A few months back I closed off a busy period. Between normal 9-5 working and running some workshops and talks, I didn't have much free to devote to side projects and my writing. As soon as things died down I was ready to dive into all those ideas that I had logged and pushed to the back of my mind. Thats about as far as I got. Thinking. Little to no action, and even when I did muster the motivation to actually start something I either got distracted with a different; fresher idea or over thought the problem so hard that I either reduced it to something that already exists or over complicated it that it lost the appeal. A lot of these are signs of burnout so I decided to take some time to clear my head. I've done little to no blogging, accidentally ran a Clojure workshop and generally thought about how to approach the problem of tackling my ideas rather than the ideas themselves.
I am now into my third week of what I've playfully dubbed Operation Sprint Finish and the reason why I'm talking about this now is that this week is my writing week - a week purely devoted to writing about all those topics I have listed in Wunderlist (though not necessarily publishing everything this week). Based on the last 2 weeks I've genuinely made decent progress on two of my personally important ideas than I did prior to having structure.
So what is Operation Sprint Finish? Well I first started by listing as many of the ideas I've had as possible (I ended up with about 20 or so that I really wanted to tackle). Next I selected 5 of these and designated them as immediate and the rest as sometime in the future. Well technically I selected 6 but that also includes the ever present writing, screencasting and presenting work (which all fall under the same high level category - or if you're into agile buzzwords - epic). These main ideas are the first batch of ideas I want to take as far as I logically can before I determine them either redundant or release them in some form. From these six epics I generated a list of things that need done and could be done reasonably within a one week period. Most of these were marked as Idea XYZ Sprint #1, Idea ABC Sprint #1 etc. with some overarching objectives and goals. Then using REALSCIENCE I picked one of the items and moved that into play for the next week/sprint.
For one week I focus squarely on that task. If new things come up they go on the backlog, new ideas go on the sometime in the future list (or swapped with one of the immediate epics as there can be only 6). At the end of the week I leave a comment (I'm using Trello to orchestrate all this) on the epic so that I can pick up any future tasks quickly and pick my next item. In fact I seem to find picking the tasks for the next 2 weeks at once a rather nice incentive as I know what to look forward to.

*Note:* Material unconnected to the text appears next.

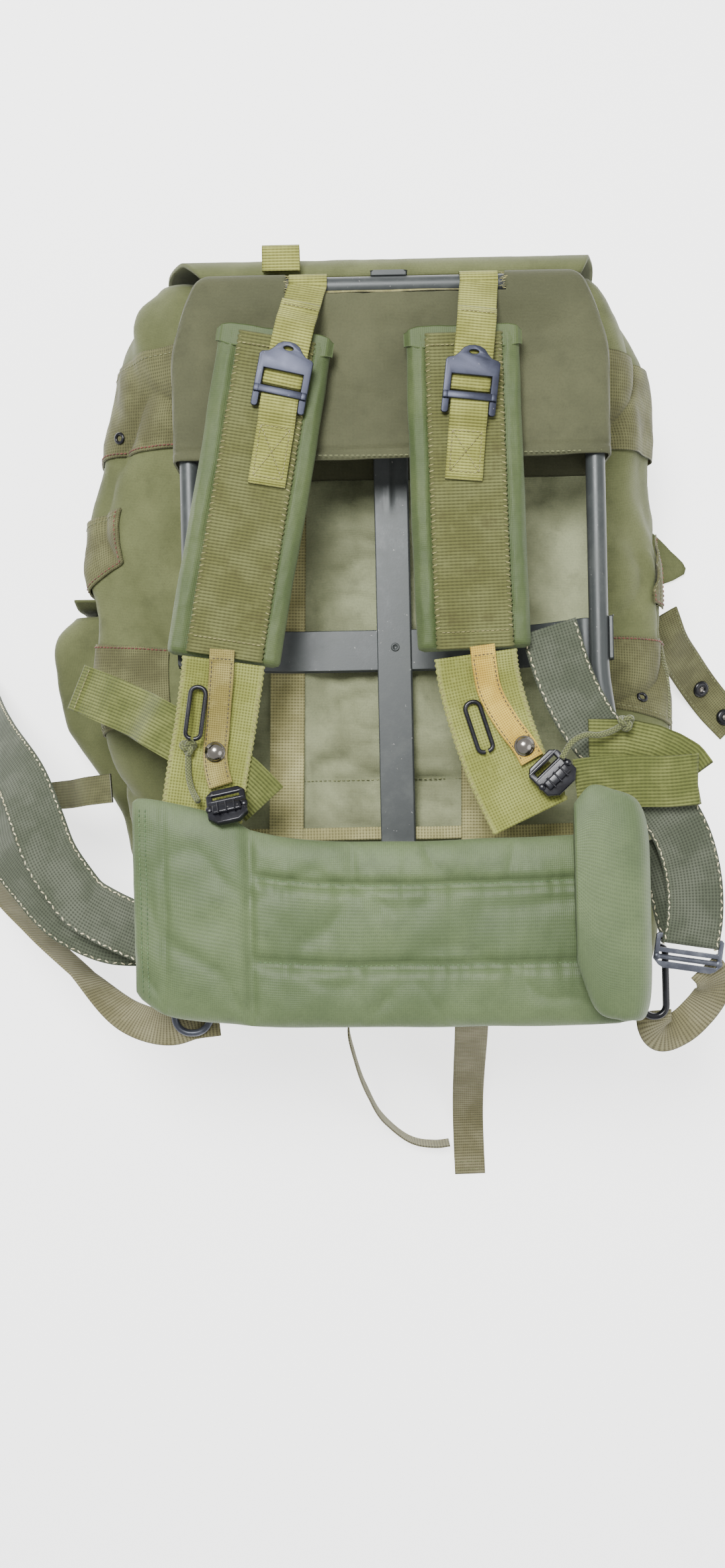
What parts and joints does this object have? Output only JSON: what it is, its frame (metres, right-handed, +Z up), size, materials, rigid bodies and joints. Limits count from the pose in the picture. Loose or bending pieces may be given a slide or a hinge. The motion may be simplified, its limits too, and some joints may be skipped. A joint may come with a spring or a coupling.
{
  "type": "external frame backpack",
  "caption": "Olive rucksack on a bent tube frame with padded shoulder straps, hip pad and grey waist belt, lying on its pockets",
  "frame": {"origin": "on the floor side of the middle pocket's flap, under the crossing of the frame's two flat bars", "axes": "+X to the right as the harness side is seen, +Y towards the pack's top, +Z up from the floor, which is out of the wearer's back side"},
  "size_m": [0.6881, 0.7023, 0.2576],
  "materials": {
    "paint": "satin blue-grey paint",
    "cloth": "olive nylon duck, worn",
    "sleeve_cloth": "faded olive-brown nylon duck",
    "band_webbing": "brown-olive woven webbing",
    "back_webbing": "khaki ribbed webbing",
    "khaki_webbing": "khaki-olive ribbed webbing",
    "ribbed_webbing": "olive webbing with raised ribs",
    "tan_webbing": "tan webbing, worn",
    "belt_webbing": "grey-green webbing with pale stitched edges",
    "pad_nylon": "green coated nylon over foam",
    "cord": "braided olive cord",
    "buckle_steel": "dark phosphated steel",
    "wire_steel": "dark painted steel wire",
    "black_metal": "black enamelled metal",
    "snap_metal": "dark nickel plate"
  },
  "bodies": {
    "root": {"frame_tube": "paint", "upright_bar": "paint", "cross_bar": "paint", "bag_body": "cloth", "frame_sleeve": "sleeve_cloth", "lid": "cloth", "side_band_upper_right": "band_webbing", "side_band_upper_left": "band_webbing", "side_band_lower_right": "band_webbing", "side_band_lower_left": "band_webbing", "side_patch_right": "band_webbing", "side_patch_left": "band_webbing", "pocket_left": "cloth", "pocket_center": "cloth", "pocket_right": "cloth", "pocket_flap_left": "cloth", "pocket_flap_center": "cloth", "pocket_flap_right": "cloth", "back_webbing_left": "back_webbing", "back_webbing_right": "back_webbing", "carry_loop": "khaki_webbing", "bottom_strap": "band_webbing", "bottom_loop_strap": "band_webbing", "snap_strap": "band_webbing", "snap_socket_upper": "snap_metal", "snap_socket_lower": "snap_metal", "side_strap_left": "band_webbing", "kidney_pad": "pad_nylon", "corner_loop_left": "wire_steel", "corner_loop_right": "wire_steel", "shoulder_pad_left": "pad_nylon", "pad_webbing_left": "khaki_webbing", "lower_webbing_left": "khaki_webbing", "top_strap_left": "khaki_webbing", "strap_buckle_left": "buckle_steel", "anchor_tab_left": "khaki_webbing", "release_tab_left": "tan_webbing", "tab_snap_left": "snap_metal", "release_buckle_left": "black_metal", "side_hook_left": "black_metal", "lower_strap_left": "ribbed_webbing", "pull_cord_left": "cord", "waist_belt_left": "belt_webbing", "belt_buckle_left": "buckle_steel", "belt_anchor_strap_left": "ribbed_webbing", "shoulder_pad_right": "pad_nylon", "pad_webbing_right": "khaki_webbing", "lower_webbing_right": "khaki_webbing", "top_strap_right": "khaki_webbing", "strap_buckle_right": "buckle_steel", "anchor_tab_right": "khaki_webbing", "release_tab_right": "tan_webbing", "tab_snap_right": "snap_metal", "release_buckle_right": "black_metal", "side_hook_right": "black_metal", "lower_strap_right": "ribbed_webbing", "pull_cord_right": "cord", "waist_belt_right": "belt_webbing", "belt_buckle_right": "buckle_steel", "belt_anchor_strap_right": "ribbed_webbing"}
  },
  "joints": []
}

From the first two weeks I've managed to build
- A slightly more opinionated Luminus project structure that gives me a great starting point for the app I was working on as well as future web apps using a Clojure stack.
- A semicomplete prototype for an Android app (using Kotlin which was a pleasure) and a lot of design ideas for the app which was very frustrating but also rather fulfiling.
Both of these weeks have resulted in results that are far more complete than I've managed in recent times.
And now this week I can start putting some articles on my site that I've been itching to talk about for a while. Perhaps even record this screencast I've been threating to do.
What I've done is allow myself to not be distracted, not talk myself out of an idea because the idea on the the other side is greener and worst case, should I hit a hard part (like how to approach the user experience of the mobile app I'm working on) I don't just give up and instead think it through and potentially crack it (which I think I did).
Indeed I expect many people to be saying "So what? You're just applying the agile-y stuff to getting side projects done" and thats true but I still think there is value in writing about it. Besides, at the very least, this article still counts towards my current sprint deliverable which I guess is something, right?